On Monday, Delta had a no good, very bad, rotten day. Early in the morning, the company had a power outage in Atlanta that led to cascaded failures throughout its computer systems, affecting the airline’s operations systemwide.
"Following the power loss, some critical systems and network equipment didn’t switch over to Delta’s backup systems," the company said in a statement. Delta’s investigation into the root cause is still ongoing.
The outage caused widespread delays and led to the cancellation of about 1,000 flights Monday, but Delta was still able to operate 3,340 of its nearly 6,000 scheduled flights, according to a company statement. Another 250 flights were cancelled early Tuesday.
"We were able to bring our systems back online and resume flights within a few hours yesterday but we are still operating in recovery mode," said Dave Holtz, senior vice president of Operations and Customer Center, in a statement.

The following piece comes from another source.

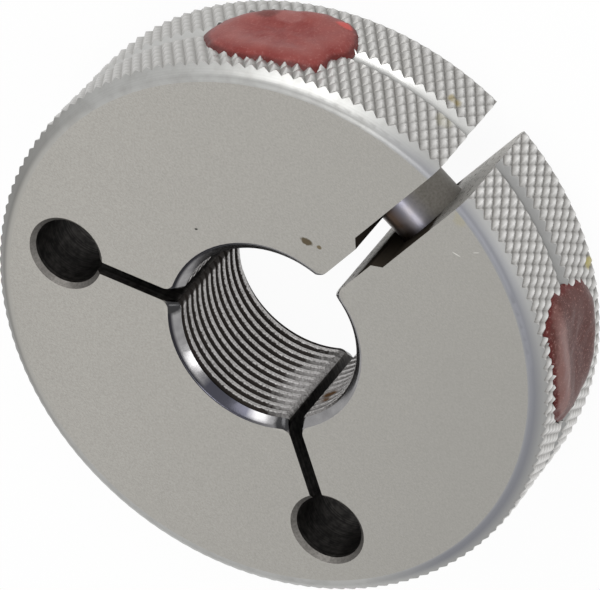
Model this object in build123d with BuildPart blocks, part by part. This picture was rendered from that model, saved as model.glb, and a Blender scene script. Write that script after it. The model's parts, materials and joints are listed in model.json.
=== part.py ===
from build123d import *
from math import hypot, sqrt
import os

# An adjustable thread ring gauge, not-go member: a knurled steel ring, split through one side and
# relieved by two slots, so that a locking device across the split can set and hold its thread size.
# The ring lies flat: its axis is +Z, its back face is at Z = 0, and the split runs along +X.

# --- Ring blank (millimetres) ---
rim_diameter = 66.68           # over the points of the knurl
thickness = 17.46              # face to face
edge_chamfer = 1.35            # 45 degree bevel between each face and the rim
edge_softening = 1.6           # radius that rolls each face into its bevel

# --- Not-go groove, turned round the rim with sloping sides ---
groove_width = 2.5             # across its mouth
groove_floor_width = 0.7
groove_depth = 0.72
groove_offset = -0.28          # of its middle from the ring's mid height

# --- Threaded bore ---
thread_minor_diameter = 21.13  # over the crests of the internal thread
mouth_bevel = 1.0              # 45 degree bevel from each face down to the crests
mouth_break = 0.12             # drop of the small flat that breaks the edge between bevel and face

# --- The split: narrow at the bore, wide at the rim ---
split_narrow_width = 2.38
split_wide_width = 4.37
shoulder_setback = 3.15        # from the locking device's axis in to the full width

# --- Adjusting slots, each ending in a terminal hole ---
relief_angles = (121, -120)    # degrees from the split
relief_width = 1.59
terminal_hole_diameter = 7.94
terminal_hole_chamfer = 0.53
terminal_hole_inset = 8.69     # of the hole's centre, inside the rim

# --- Corners where the split and the slots open into the thread ---
corner_rounding = 1.1          # from the bore round into a slot's wall

# --- Locking device, on a chord across the split at mid height ---
lock_inset = 11.44             # of the device's axis, inside the rim
sleeve_diameter = 8.4
sleeve_length = 16.0
sleeve_end_chamfer = 0.4
adjusting_screw_diameter = 9.53
locking_screw_diameter = 4.76
locking_screw_reach = 7.0      # into the adjusting screw
locking_head_diameter = 8.6
locking_head_height = 4.2
screw_end_chamfer = 0.5
driver_slot_width = 1.4
driver_slot_depth = 1.6

# --- Wax seals over the two screws ---
seal_pocket_diameter = 11.1
seal_pocket_depth = 7.14       # from the rim down to the screws, along the device's axis
seal_overrun = 0.65            # how far the wax runs out over the knurl, round its pocket
seal_proud = 0.5               # how far the wax stands off the rim

# --- Clearances, each on the radius or between faces ---
sleeve_clearance = 0.03        # sleeve in the ring
adjusting_clearance = 0.05     # adjusting screw in its tapped hole
thread_clearance = 0.04        # locking screw in the adjusting screw
shank_clearance = 0.27         # locking screw through the ring and the sleeve
head_clearance = 0.3           # locking screw's head in its counterbore
seal_clearance = 0.04          # wax to steel
cutter_overrun = 2.0           # how far a cut runs past the metal

# --- Values that follow ---
rim_radius = rim_diameter / 2
face_radius = rim_radius - edge_chamfer
crest_radius = thread_minor_diameter / 2
mouth_radius = crest_radius + mouth_bevel
mid_height = thickness / 2
groove_height = mid_height + groove_offset
groove_half = groove_width / 2
groove_floor_half = groove_floor_width / 2
groove_radius = rim_radius - groove_depth
corner_end = mouth_radius + 2 * corner_rounding
break_radius = mouth_radius + mouth_break * sqrt(2)
terminal_hole_centre = rim_radius - terminal_hole_inset

lock_radius = rim_radius - lock_inset
lock_plane = Plane(origin=(lock_radius, 0, mid_height), x_dir=(1, 0, 0), z_dir=(0, 1, 0))
sleeve_end = sleeve_length / 2
pocket_floor = sqrt(rim_radius**2 - lock_radius**2) - seal_pocket_depth
head_seat = pocket_floor - locking_head_height
shank_hole = locking_screw_diameter / 2 + shank_clearance
pocket_radius = seal_pocket_diameter / 2


def bore_outline(radius, height):
    """The bore and the inner ends of its slots at one height, with their corners rounded."""
    with BuildSketch(Plane.XY.offset(height)) as outline:
        Circle(radius)
        Rectangle(corner_end, split_narrow_width, align=(Align.MIN, Align.CENTER))
        with Locations(*(Rotation(0, 0, angle) for angle in relief_angles)):
            Rectangle(corner_end, relief_width, align=(Align.MIN, Align.CENTER))
        corners = outline.vertices().filter_by(lambda v: abs(hypot(v.X, v.Y) - radius) < 0.001)
        fillet(corners, corner_rounding)
    return outline.sketch


def rim_disc(radius, mode):
    """A disc on the ring's axis, as thick as the ring."""
    Cylinder(radius, thickness, align=(Align.CENTER, Align.CENTER, Align.MIN), mode=mode)


def lock_cylinder(radius, near, far, mode):
    """A cylinder on the locking device's axis, between two distances from the split's middle."""
    with Locations(lock_plane.offset(near)):
        Cylinder(radius, far - near, align=(Align.CENTER, Align.CENTER, Align.MIN), mode=mode)


def rims_of(part, radius):
    """A part's circular edges of one radius."""
    return part.edges().filter_by(GeomType.CIRCLE).filter_by(lambda e: abs(e.radius - radius) < 0.001)


os.makedirs("parts", exist_ok=True)

# --- Slot outlines, drawn along +X and turned into place when the ring is cut ---
with BuildSketch() as split_outline:
    with BuildLine() as split_half:
        narrow = split_narrow_width / 2
        wide = split_wide_width / 2
        shoulder = lock_radius - shoulder_setback
        Polyline(
            (0, 0),
            (0, narrow),
            (shoulder - (wide - narrow), narrow),
            (shoulder, wide),
            (rim_radius + cutter_overrun, wide),
            (rim_radius + cutter_overrun, 0),
        )
        mirror(about=Plane.XZ)
    make_face()

with BuildSketch() as relief_outline:
    Rectangle(terminal_hole_centre, relief_width, align=(Align.MIN, Align.CENTER))

# --- Bore outlines at each end: where the bevel meets the crests, where it ends, and at the face ---
mouth_steps = (
    (crest_radius, mouth_bevel),
    (mouth_radius - mouth_break, mouth_break),
    (break_radius, 0),
)
back_mouth = [bore_outline(radius, depth) for radius, depth in mouth_steps]
front_mouth = [bore_outline(radius, thickness - depth) for radius, depth in mouth_steps]

# --- Ring body: a turned blank, then its terminal holes, slots, bore and the locking device's bores ---
with BuildPart() as ring_body:
    with BuildSketch(Plane.XZ) as blank_section:
        with BuildLine() as blank_outline:
            Polyline(
                (0, 0),
                (face_radius, 0),
                (rim_radius, edge_chamfer),
                (rim_radius, groove_height - groove_half),
                (groove_radius, groove_height - groove_floor_half),
                (groove_radius, groove_height + groove_floor_half),
                (rim_radius, groove_height + groove_half),
                (rim_radius, thickness - edge_chamfer),
                (face_radius, thickness),
                (0, thickness),
                close=True,
            )
        make_face()
        face_corners = blank_section.vertices().filter_by(lambda v: abs(v.X - face_radius) < 0.001)
        fillet(face_corners, edge_softening)
    revolve(axis=Axis.Z)

    with Locations(*(Vector(terminal_hole_centre, 0).rotate(Axis.Z, a) for a in relief_angles)):
        Hole(terminal_hole_diameter / 2)
    chamfer(rims_of(ring_body, terminal_hole_diameter / 2), terminal_hole_chamfer)

    with BuildSketch() as slots:
        add(split_outline.sketch)
        for angle in relief_angles:
            add(relief_outline.sketch, rotation=angle)
    extrude(amount=thickness, mode=Mode.SUBTRACT)

    extrude(back_mouth[0], amount=thickness - 2 * mouth_bevel, mode=Mode.SUBTRACT)
    for mouth in (back_mouth, front_mouth):
        loft(sections=mouth, ruled=True, mode=Mode.SUBTRACT)

    lock_cylinder(sleeve_diameter / 2 + sleeve_clearance, -sleeve_end, sleeve_end, Mode.SUBTRACT)
    tapped_hole = adjusting_screw_diameter / 2 + adjusting_clearance
    lock_cylinder(tapped_hole, sleeve_end, pocket_floor, Mode.SUBTRACT)
    lock_cylinder(shank_hole, -head_seat, -sleeve_end, Mode.SUBTRACT)
    head_hole = locking_head_diameter / 2 + head_clearance
    lock_cylinder(head_hole, -pocket_floor, -head_seat, Mode.SUBTRACT)
    lock_cylinder(pocket_radius, pocket_floor, rim_radius, Mode.SUBTRACT)
    lock_cylinder(pocket_radius, -rim_radius, -pocket_floor, Mode.SUBTRACT)

# --- Sleeve: bridges the split and keeps the two halves of the ring in line ---
with BuildPart() as sleeve:
    lock_cylinder(sleeve_diameter / 2, -sleeve_end, sleeve_end, Mode.ADD)
    lock_cylinder(shank_hole, -sleeve_end, sleeve_end, Mode.SUBTRACT)
    chamfer(rims_of(sleeve, sleeve_diameter / 2), sleeve_end_chamfer)

# --- Adjusting screw: hollow, bears on the sleeve's end and spreads the split ---
with BuildPart() as adjusting_screw:
    lock_cylinder(adjusting_screw_diameter / 2, sleeve_end, pocket_floor, Mode.ADD)
    chamfer(rims_of(adjusting_screw, adjusting_screw_diameter / 2), screw_end_chamfer)
    nut_radius = locking_screw_diameter / 2 + thread_clearance
    lock_cylinder(nut_radius, sleeve_end, pocket_floor, Mode.SUBTRACT)
    with BuildSketch(lock_plane.offset(pocket_floor)) as adjusting_driver_slot:
        Rectangle(adjusting_screw_diameter, driver_slot_width)
    extrude(amount=-driver_slot_depth, mode=Mode.SUBTRACT)

# --- Locking screw: from the other side, through the sleeve and into the adjusting screw ---
with BuildPart() as locking_screw:
    lock_cylinder(locking_head_diameter / 2, -pocket_floor, -head_seat, Mode.ADD)
    lock_cylinder(locking_screw_diameter / 2, -head_seat, sleeve_end + locking_screw_reach, Mode.ADD)
    ends = locking_screw.faces().filter_by(Axis.Y).sort_by(Axis.Y)
    chamfer(ends[0].edges() + ends[-1].edges(), screw_end_chamfer)
    with BuildSketch(lock_plane.offset(-pocket_floor)) as locking_driver_slot:
        Rectangle(locking_head_diameter, driver_slot_width)
    extrude(amount=driver_slot_depth, mode=Mode.SUBTRACT)

# --- Wax seals: each fills its pocket and runs out a little way over the knurl ---
seals = []
for label, near, far in (
    ("adjusting_screw_seal", pocket_floor + seal_clearance, rim_radius),
    ("locking_screw_seal", -rim_radius, -pocket_floor - seal_clearance),
):
    with BuildPart() as seal:
        lock_cylinder(pocket_radius + seal_overrun, near, far, Mode.ADD)
        rim_disc(rim_radius + seal_clearance, Mode.SUBTRACT)
        lock_cylinder(pocket_radius - seal_clearance, near, far, Mode.ADD)
        rim_disc(rim_radius + seal_proud, Mode.INTERSECT)
    seal.part.label = label
    seals.append(seal.part)

ring_body.part.label = "ring_body"
sleeve.part.label = "sleeve"
adjusting_screw.part.label = "adjusting_screw"
locking_screw.part.label = "locking_screw"

for piece in (ring_body.part, sleeve.part, adjusting_screw.part, locking_screw.part, *seals):
    export_step(piece, f"parts/{piece.label}.step")
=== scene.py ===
# %% [markdown]
# # A thread ring gauge
# A ring gauge is a hardened steel ring with a very exact thread in its bore. An inspector tries it on a
# screw: the not-go ring, which has a groove round its rim, must not run on. This lesson dresses the plain
# CAD part: it cuts the knurl and the thread as real geometry, pours the sealing wax, and builds each
# finish from nodes. Lengths are written in millimetres and multiplied by mm, because Blender is in metres.

import json
from math import atan2, cos, exp, hypot, pi, radians, sin

import bmesh
import bpy
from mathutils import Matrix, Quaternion, Vector, noise


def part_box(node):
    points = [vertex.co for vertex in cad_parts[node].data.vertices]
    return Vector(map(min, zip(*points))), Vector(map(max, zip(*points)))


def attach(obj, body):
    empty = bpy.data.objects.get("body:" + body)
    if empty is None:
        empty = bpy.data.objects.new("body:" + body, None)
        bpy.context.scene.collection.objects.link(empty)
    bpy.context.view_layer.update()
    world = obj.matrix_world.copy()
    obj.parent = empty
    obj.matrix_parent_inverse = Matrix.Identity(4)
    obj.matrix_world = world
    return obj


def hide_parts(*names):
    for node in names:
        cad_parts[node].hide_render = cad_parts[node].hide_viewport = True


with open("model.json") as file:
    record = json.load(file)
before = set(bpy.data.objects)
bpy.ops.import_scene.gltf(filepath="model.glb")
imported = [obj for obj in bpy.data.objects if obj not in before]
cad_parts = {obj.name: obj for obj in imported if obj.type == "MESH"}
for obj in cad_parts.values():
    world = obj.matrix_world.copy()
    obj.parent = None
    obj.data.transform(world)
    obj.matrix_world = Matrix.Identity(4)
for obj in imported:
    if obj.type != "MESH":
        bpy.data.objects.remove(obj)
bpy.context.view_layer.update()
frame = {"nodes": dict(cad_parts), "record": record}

mm = 0.001
body = "root"
ring_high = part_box("ring_body")[1]
rim_radius = ring_high.y
thickness = ring_high.z
mounts = {mount["name"]: mount for mount in frame["record"]["mounts"]}
crest_radius = mounts["gauging_thread"]["dims"]["r_mm"] * mm
for label, length in (("rim radius", rim_radius), ("thickness", thickness), ("crest radius", crest_radius)):
    print(f"{label} {length / mm:.3f} mm")

# %% [markdown]
# ## The camera
# A long lens from over half a metre flattens the ring as a catalogue view does. The camera is placed by
# its bearing round the ring, its height and its distance. It is then rolled about its own line of sight,
# so that the ring, which lies flat here, looks as if it stood on its rim.

# %% Camera
camera_target = Vector((0.7, 0.1, 8.73)) * mm
camera_distance = 584.6 * mm
camera_azimuth = radians(8.10)
camera_elevation = radians(50.68)
camera_roll = radians(-139.2)
sensor_width = 36.0
frame_width_px = 600
focal_length_px = 5263.5


def bearing(azimuth, elevation):
    """A unit vector from two angles in radians: round from +X, and up from the floor."""
    return Vector((cos(elevation) * cos(azimuth), cos(elevation) * sin(azimuth), sin(elevation)))


to_camera = bearing(camera_azimuth, camera_elevation)
camera = bpy.data.objects.new("camera", bpy.data.cameras.new("camera"))
camera.data.sensor_fit = "HORIZONTAL"
camera.data.sensor_width = sensor_width
camera.data.lens = sensor_width * focal_length_px / frame_width_px
camera.data.clip_start = 0.01
camera.data.clip_end = 20
camera.location = camera_target + to_camera * camera_distance
camera.rotation_mode = "QUATERNION"
camera.rotation_quaternion = to_camera.to_track_quat("Z", "Y") @ Quaternion((0, 0, 1), camera_roll)
bpy.context.scene.collection.objects.link(camera)
bpy.context.scene.camera = camera
print(f"lens {camera.data.lens:.0f} mm, camera at {[round(c / mm) for c in camera.location]} mm")

# %% [markdown]
# ## Helpers for materials
# A web colour such as #A8A49D is written in sRGB, but Blender's sockets take linear light, so one
# function converts it. Another adds one node, sets it and wires it up. It takes a hex colour as it is
# written, and a node where that node's first output is meant, so a finish reads as a list of its steps.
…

Delta is not the first airline to face widespread computer system failures, and it likely won’t be the last. In 2015, Quartz began tracking the tech glitches plaguing airlines and preventing them from operating normally. Since then, it has tracked 24 significant airline system failures.
"Without knowing more about what really happened, you don't know whether it's a black swan event or whether this was a piece of carelessness or cost cutting or poor redundancy design," said John Parkinson, Affiliate Partner at Waterstone Management Group. But at the root of the problem,"there's a bit of system architecture issue going on here," he said.
It's an event that has led to a lot of down time and angry customers. Against the backdrop of so many similar delays in recent months, it raises the question about how airlines prepare for such issues — and how well they can deal with them. And for CIOs increasingly held responsible for a company's bottom line, there may be a few object lessons.
The outage affected Delta’s entire network because the companies control points are centralized. Though running route scheduling, ticketing and check-ins over a single network is cost effective, the system only runs smoothly while the central control points are available.
"As soon as one piece fails, you tend to get cascade failures," Parkinson said.
Companies could look toward regionally dispersed control centers, even though they're a bit more expensive, according to Parkinson.
"It's much harder to take the whole system down if there's that level of dispersion in its design," he said.
Redundancy, redundancy, redundancy
It is possible to avoid widespread system outages, but to do so, companies have to ensure redundancy measures are in place and fully operational.
"I know they had redundancy. Every big company has redundancy," said Zubin Irani, founder and CEO of cPrime. "My guess is the redundancy didn't work."
In data center design, there is usually dual redundancy put in place, with power coming from both the city and a generator that should turn on instantly in the event of a power failure. That generator basically serves as a "live battery pack" that keeps the data center running, according to Irani.
"Even if there was a power outage, you should not go down," Irani said. Because of a backup support grid, power should come back on almost instantaneously.
Since the systems did not seamlessly come back online, it is likely that something went wrong inside the data center, according to Irani. "On one hand you probably have either a design issue or you just have a failure in the backup system."
Even with the appropriate measures in place, companies cannot always guarantee they will work.
"If all of the network equipment that is required to connect your primary and your backup data center is impacted, it's possible that a failover didn't work the way it was designed to," Parkinson said.
Testing, testing, testing
Often organizations put redundancy measures in place for reaction in the event of a system failure, but once implemented, redundancy measures are often forgotten.
Companies "might test it when they put it in, but I guarantee you, I rarely see companies do annual testing on redundancy," Irani said. "Everyone will spend a lot of money building disaster recovery, building redundancy, but it is not a standard process for companies to do annual failover testing."
Organizations looking to keep systems online, even in the event of an emergency, would save a lot of time, energy and resources if they fully and regularly tested failover measures.
"These things could easily just not be working and you don't know about it until you have the failure," Irani said. "And no one tests it. So if you're not testing it, you kind of get hit by this."
"When I see these kinds of things happen, the biggest problem is people don't practice their recovery plans thoroughly enough," Parkinson said.
Rather than sitting down annually to plan responses for worst-case scenarios of system failures or other enterprise technology emergencies, companies often put disaster response to the wayside.
"If you're an airline, once a year may not be enough. Maybe you should do this once a quarter," Parkinson said. "You can imagine, that when something like this happens, panic is the first response. It's only training that stops the panic being a problem."